Some Aspects of Climate Response to Black Carbon in Quasi-equilibrium Experiments with the GFDL GCM

It is anticipated that impact of inhomogeneous constituents such as black carbon on regional climate could be much larger than that implied by global mean radiative forcing. Nevertheless, current understanding of the effect of non-greenhouse-gases on climate change is relatively poor. A new GFDL atmospheric GCM coupled with a mixed layer ocean model (SM2.1z) is used to study the equilibrium response to various radiative forcing agents. The model incorporates only the direct effect of aerosols. Some aspects of model responses to changes in black carbon concentrations are presented, and comparisons to other forcing agents are also shown.

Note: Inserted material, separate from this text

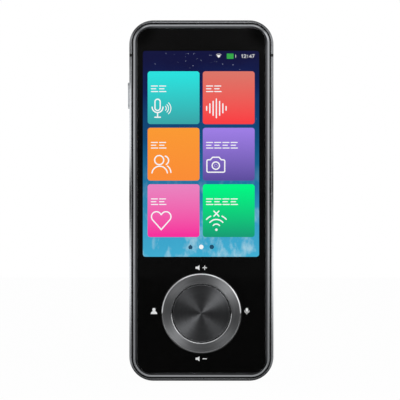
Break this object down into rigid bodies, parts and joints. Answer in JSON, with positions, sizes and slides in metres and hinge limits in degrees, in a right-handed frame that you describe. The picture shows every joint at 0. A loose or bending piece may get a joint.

Three idealized perturbation experiments are conducted involving changes in black carbon concentration: 1) the difference between years 2000 and 1860 which is linearly amplified to a global mean radiative forcing of about 2 W m-2; 2) the same amount of global mean radiative forcing as in 1) but with the perturbation concentrated only in the lower troposphere; and 3) same as in 1) but with a radiative forcing of about 1 W m-2. The "efficacy" of black carbon, defined here as the rate of near-surface warming per unit radiative forcing, is about 57-68% of CO2. The global mean precipitation rate decreases in all black carbon experiments even though the global mean temperature increases. The experiment with more black carbon in the lower troposphere than the upper troposphere exhibits larger surface warming and smaller reduction in precipitation. In boreal summer, the largest warming is simulated in interior North America even though the radiative forcing is largest in eastern Asia. This warming is strongly related to a weakening of the regional hydrological cycle, and accompanied by low-level cloud feedback. It also shows a nonlinear relation between forcing and response. Furthermore, a poleward shift of the storm track is seen in the three experiments, which is consistent with an increased and a decreased baroclinicity in mid-to-high latitudes and mid-to-low latitudes, respectively.